How do I debug a numba-compiled function?
Temporarily remove the @njit decorator and run the function as plain Python -- it will work identically but slowly. Once the logic is correct, add the decorator back. You can also use @njit(debug=True) to enable bounds checking (raises IndexError on out-of-bounds array access instead of silent memory corruption) and numba.typed.List for typed lists that work in nopython mode. The func.inspect_types() method shows inferred types for each variable.
Can numba run on GPUs?
Yes -- numba supports CUDA GPU kernels via @numba.cuda.jit. You write the kernel as a Python function that operates on individual elements, and CUDA launches it across thousands of threads. You need an NVIDIA GPU with CUDA support and the cudatoolkit package installed. For most numerical work, the parallel CPU mode (parallel=True) delivers sufficient speedup without the complexity of GPU memory management, but for matrix operations on data above ~1 GB the GPU path becomes compelling.
Conclusion
Numba eliminates the traditional trade-off between Python's readability and native code performance. By adding a single decorator to functions with tight loops or heavy floating-point math, you can achieve speedups of 10x to 200x over pure Python and 2x to 10x over NumPy vectorization. In this article we covered the @njit decorator for strict compilation, cache=True for persisting compiled code, @vectorize for custom NumPy ufuncs, and parallel=True with prange for multi-core execution.

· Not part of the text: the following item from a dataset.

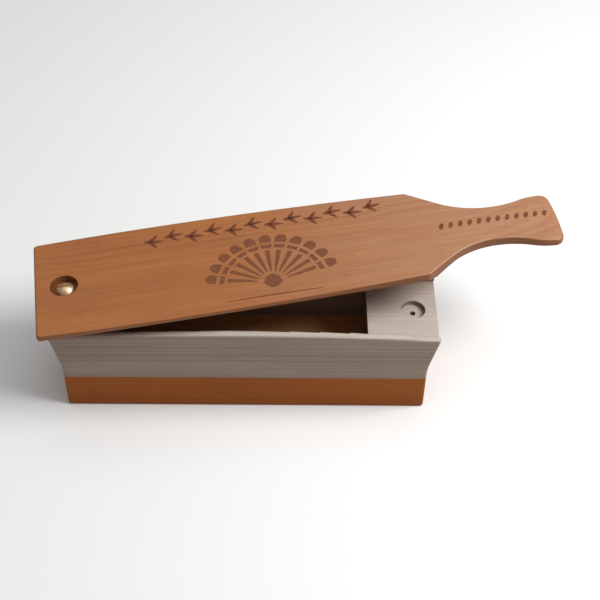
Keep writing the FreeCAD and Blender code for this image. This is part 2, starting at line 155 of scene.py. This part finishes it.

The most important rule is to use @njit rather than @jit so that silent fallbacks are impossible. Apply numba to the innermost loop of your computation -- the 20% of code consuming 80% of your runtime -- and leave the rest as plain Python. Profile first with cProfile or line_profiler to confirm where the bottleneck actually is before adding any decorator. When you are ready for the next level, explore @guvectorize for generalised ufuncs, numba.typed.Dict for compiled dictionaries, and @numba.cuda.jit for GPU kernels.